PROBLEM DESCRIPTION:
Extract the complete listing and repeat it word for word.

DATA:
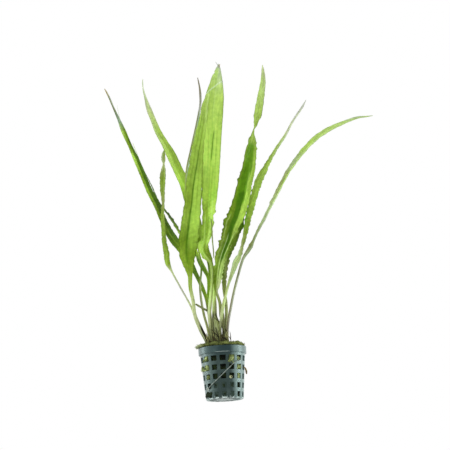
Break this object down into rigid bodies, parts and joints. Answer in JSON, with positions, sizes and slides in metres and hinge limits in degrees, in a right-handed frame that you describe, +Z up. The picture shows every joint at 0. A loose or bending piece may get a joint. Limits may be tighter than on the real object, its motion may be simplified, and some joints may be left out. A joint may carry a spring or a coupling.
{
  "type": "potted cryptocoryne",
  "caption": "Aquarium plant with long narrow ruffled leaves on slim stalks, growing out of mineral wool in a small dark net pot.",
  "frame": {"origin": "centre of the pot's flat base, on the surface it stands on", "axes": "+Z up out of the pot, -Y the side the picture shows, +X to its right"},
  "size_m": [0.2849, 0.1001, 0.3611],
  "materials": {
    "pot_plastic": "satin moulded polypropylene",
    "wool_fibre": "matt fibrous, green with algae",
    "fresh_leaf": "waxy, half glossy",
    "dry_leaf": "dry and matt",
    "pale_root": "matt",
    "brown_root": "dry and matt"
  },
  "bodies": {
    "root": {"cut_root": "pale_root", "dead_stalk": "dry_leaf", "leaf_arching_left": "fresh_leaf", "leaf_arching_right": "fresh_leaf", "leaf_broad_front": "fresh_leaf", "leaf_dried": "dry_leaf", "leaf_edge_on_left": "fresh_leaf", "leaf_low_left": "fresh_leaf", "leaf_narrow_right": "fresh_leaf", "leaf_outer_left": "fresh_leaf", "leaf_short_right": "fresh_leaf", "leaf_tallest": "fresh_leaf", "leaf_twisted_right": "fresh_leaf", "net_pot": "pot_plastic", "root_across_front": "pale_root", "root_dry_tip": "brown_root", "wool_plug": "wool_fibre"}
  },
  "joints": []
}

THE ANSWER:
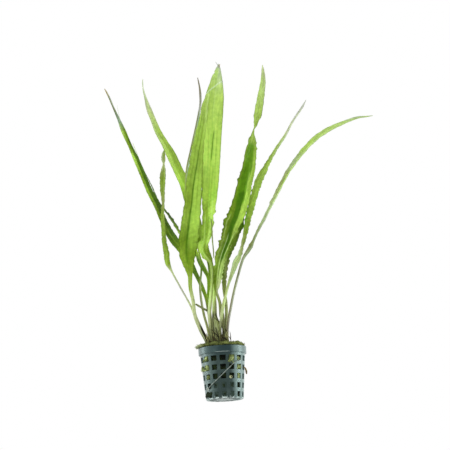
Break this object down into rigid bodies, parts and joints. Answer in JSON, with positions, sizes and slides in metres and hinge limits in degrees, in a right-handed frame that you describe, +Z up. The picture shows every joint at 0. A loose or bending piece may get a joint. Limits may be tighter than on the real object, its motion may be simplified, and some joints may be left out. A joint may carry a spring or a coupling.
{
  "type": "potted cryptocoryne",
  "caption": "Aquarium plant with long narrow ruffled leaves on slim stalks, growing out of mineral wool in a small dark net pot.",
  "frame": {"origin": "centre of the pot's flat base, on the surface it stands on", "axes": "+Z up out of the pot, -Y the side the picture shows, +X to its right"},
  "size_m": [0.2849, 0.1001, 0.3611],
  "materials": {
    "pot_plastic": "satin moulded polypropylene",
    "wool_fibre": "matt fibrous, green with algae",
    "fresh_leaf": "waxy, half glossy",
    "dry_leaf": "dry and matt",
    "pale_root": "matt",
    "brown_root": "dry and matt"
  },
  "bodies": {
    "root": {"cut_root": "pale_root", "dead_stalk": "dry_leaf", "leaf_arching_left": "fresh_leaf", "leaf_arching_right": "fresh_leaf", "leaf_broad_front": "fresh_leaf", "leaf_dried": "dry_leaf", "leaf_edge_on_left": "fresh_leaf", "leaf_low_left": "fresh_leaf", "leaf_narrow_right": "fresh_leaf", "leaf_outer_left": "fresh_leaf", "leaf_short_right": "fresh_leaf", "leaf_tallest": "fresh_leaf", "leaf_twisted_right": "fresh_leaf", "net_pot": "pot_plastic", "root_across_front": "pale_root", "root_dry_tip": "brown_root", "wool_plug": "wool_fibre"}
  },
  "joints": []
}